## BEGIN
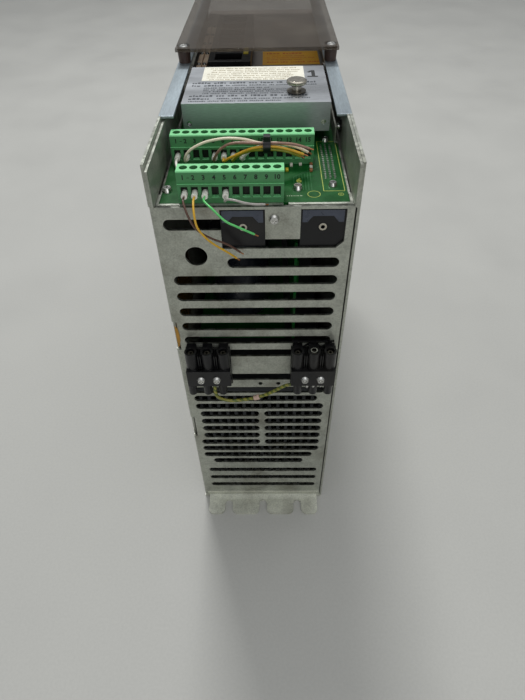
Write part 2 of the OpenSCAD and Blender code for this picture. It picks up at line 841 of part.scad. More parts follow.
module dc_capacitors() {
    color("#20242c") for (y = [-100, -55, -10, 35])
        translate([-14, y, sink_z1 + 25.6]) cylinder(h = 68, d = 40);
}

// Control card standing on edge beside the capacitors
module control_board() {
    color("darkgreen") span([21.2, 22.8], [face + 6, 90], [196, 268]);
    color("#202020") for (y = [-140, -90, -40, 10])
        span([22.8, 26], [y, y + 24], [210, 234]);
}

// ---------- cables ----------

module wire_brown() color("saddlebrown") tube(brown_route, loose_wire_d);
module wire_yellow() color("goldenrod") tube(yellow_route, loose_wire_d);
module wire_green() color("limegreen") tube(green_route, loose_wire_d);
module wire_grey() color("lightgray") tube(grey_route, loose_wire_d);
module loom_cream() color("cornsilk") tube(cream_route, wire_d);
module loom_brown() color("sienna") tube(loom_brown_route, wire_d);
module loom_yellow() color("gold") tube(loom_yellow_route, wire_d);
module loom_lime() color("olivedrab") tube(lime_route, wire_d);
module loom_white() color("white") tube(white_route, wire_d);
module loom_short() color("whitesmoke") tube(short_route, wire_d);
module earth_jumper() color("yellowgreen") tube(jumper_route, jumper_d);

module cable_tie() {
    color("#101010") translate([4.4, -143.2, 308.9]) rotate([0, 90, 0]) difference() {
        union() {
            cylinder(h = 4, r = 3.6);
            translate([-5.6, -2, 0.2]) cube([4, 4, 3.6]);
        }
        translate([0, 0, -1]) cylinder(h = 9, r = 2.8);
    }
}

mounting_plate();
bottom_grille();
top_grille();
left_panel();
right_cover();
front_rails();
cheek_liners();
front_tray();
housing_screws();
socket_blocks();
insulating_film();
terminal_board();
board_screws();
board_connector();
board_pins();
x5_header();
x5_plug();
x5_clamp_screws();
x5_ferrules();
x6_header();
x6_plug();
x6_clamp_screws();
x6_ferrules();
module_case();
module_base();
module_board();
module_plug();
module_socket();
thumbscrew();
thumbscrew_clip();
thumbscrew_washer();
thumbscrew_standoff();
front_plate();
bus_bars();
power_terminals();
front_cover();
cover_pillars();
cover_screws();
supply_inlet();
supply_outlet();
supply_screws();
heat_sink();
fan_frame();
fan_rotor();
power_modules();
power_board();
dc_capacitors();
control_board();
wire_brown();
wire_yellow();
wire_green();
wire_grey();
loom_cream();
loom_brown();
loom_yellow();
loom_lime();
loom_white();
loom_short();
cable_tie();
earth_jumper();
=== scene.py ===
"""Looks of the servo drive: camera, cables, light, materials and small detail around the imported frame.

Lengths are in millimetres until a mesh or curve is made, which scales them to metres.
The camera, the floor and the lights are placed in metres.
"""
import math
import random

import bmesh
import bpy
from mathutils import Matrix, Vector


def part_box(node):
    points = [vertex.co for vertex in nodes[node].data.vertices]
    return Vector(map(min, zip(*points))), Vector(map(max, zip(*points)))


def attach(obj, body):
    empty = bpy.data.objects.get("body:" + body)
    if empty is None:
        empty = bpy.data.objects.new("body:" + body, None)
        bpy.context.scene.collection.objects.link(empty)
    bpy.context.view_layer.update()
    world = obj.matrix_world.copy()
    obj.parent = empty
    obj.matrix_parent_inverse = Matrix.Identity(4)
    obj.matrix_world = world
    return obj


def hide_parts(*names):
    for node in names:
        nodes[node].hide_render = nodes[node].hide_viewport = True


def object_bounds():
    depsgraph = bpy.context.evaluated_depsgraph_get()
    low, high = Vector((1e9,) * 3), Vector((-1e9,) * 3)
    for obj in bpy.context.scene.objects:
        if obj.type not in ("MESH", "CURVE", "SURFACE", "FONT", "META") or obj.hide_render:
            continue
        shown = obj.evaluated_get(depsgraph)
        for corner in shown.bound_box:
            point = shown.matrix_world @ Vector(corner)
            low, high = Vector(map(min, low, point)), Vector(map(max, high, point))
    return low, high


MM = 0.001
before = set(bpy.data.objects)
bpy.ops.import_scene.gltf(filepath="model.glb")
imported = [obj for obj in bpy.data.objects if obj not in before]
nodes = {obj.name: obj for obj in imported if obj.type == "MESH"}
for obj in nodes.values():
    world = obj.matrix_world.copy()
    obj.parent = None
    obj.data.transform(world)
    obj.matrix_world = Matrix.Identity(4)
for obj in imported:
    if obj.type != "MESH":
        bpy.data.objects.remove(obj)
cad_bounds = [list(corner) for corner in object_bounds()]
scene = bpy.context.scene
scene.view_settings.view_transform = "Standard"


def span(node):
    """Lowest and highest corner of a CAD node, in millimetres."""
    low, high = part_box(node)
    return low / MM, high / MM


# ---------- camera ----------

LENS = 25.976
CAMERA_PLACE = (0.008, -0.4009, 0.4242)
# Degrees that a camera looking along +Y is turned: about Z first, then X, then Y
CAMERA_TURNS = {"Z": 0.6387, "X": -46.0967, "Y": 0.4789}


def add_camera():
    data = bpy.data.cameras.new("camera")
    data.lens = LENS
    data.clip_start = 0.01
    camera = bpy.data.objects.new("camera", data)
    scene.collection.objects.link(camera)
    aim = Matrix.Rotation(math.radians(90), 4, "X")
    for axis, degrees in CAMERA_TURNS.items():
        aim = Matrix.Rotation(math.radians(degrees), 4, axis) @ aim
    camera.matrix_world = Matrix.Translation(CAMERA_PLACE) @ aim
    scene.camera = camera


add_camera()


# ---------- materials ----------

def tone(r, g, b):
    """Colour given in 0 to 255 steps as a linear RGBA value."""
    def linear(v):
        v /= 255
        return v / 12.92 if v <= 0.04045 else ((v + 0.055) / 1.055) ** 2.4
    return (linear(r), linear(g), linear(b), 1.0)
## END
The problem: Extract exactly the run of lines beginning at the line with "mounting_plate();" and ending at the line with "if obj.type not", including both ends and nothing beyond them.

Answer to this exercise:
mounting_plate();
bottom_grille();
top_grille();
left_panel();
right_cover();
front_rails();
cheek_liners();
front_tray();
housing_screws();
socket_blocks();
insulating_film();
terminal_board();
board_screws();
board_connector();
board_pins();
x5_header();
x5_plug();
x5_clamp_screws();
x5_ferrules();
x6_header();
x6_plug();
x6_clamp_screws();
x6_ferrules();
module_case();
module_base();
module_board();
module_plug();
module_socket();
thumbscrew();
thumbscrew_clip();
thumbscrew_washer();
thumbscrew_standoff();
front_plate();
bus_bars();
power_terminals();
front_cover();
cover_pillars();
cover_screws();
supply_inlet();
supply_outlet();
supply_screws();
heat_sink();
fan_frame();
fan_rotor();
power_modules();
power_board();
dc_capacitors();
control_board();
wire_brown();
wire_yellow();
wire_green();
wire_grey();
loom_cream();
loom_brown();
loom_yellow();
loom_lime();
loom_white();
loom_short();
cable_tie();
earth_jumper();
=== scene.py ===
"""Looks of the servo drive: camera, cables, light, materials and small detail around the imported frame.

Lengths are in millimetres until a mesh or curve is made, which scales them to metres.
The camera, the floor and the lights are placed in metres.
"""
import math
import random

import bmesh
import bpy
from mathutils import Matrix, Vector


def part_box(node):
    points = [vertex.co for vertex in nodes[node].data.vertices]
    return Vector(map(min, zip(*points))), Vector(map(max, zip(*points)))


def attach(obj, body):
    empty = bpy.data.objects.get("body:" + body)
    if empty is None:
        empty = bpy.data.objects.new("body:" + body, None)
        bpy.context.scene.collection.objects.link(empty)
    bpy.context.view_layer.update()
    world = obj.matrix_world.copy()
    obj.parent = empty
    obj.matrix_parent_inverse = Matrix.Identity(4)
    obj.matrix_world = world
    return obj


def hide_parts(*names):
    for node in names:
        nodes[node].hide_render = nodes[node].hide_viewport = True


def object_bounds():
    depsgraph = bpy.context.evaluated_depsgraph_get()
    low, high = Vector((1e9,) * 3), Vector((-1e9,) * 3)
    for obj in bpy.context.scene.objects:
        if obj.type not in ("MESH", "CURVE", "SURFACE", "FONT", "META") or obj.hide_render:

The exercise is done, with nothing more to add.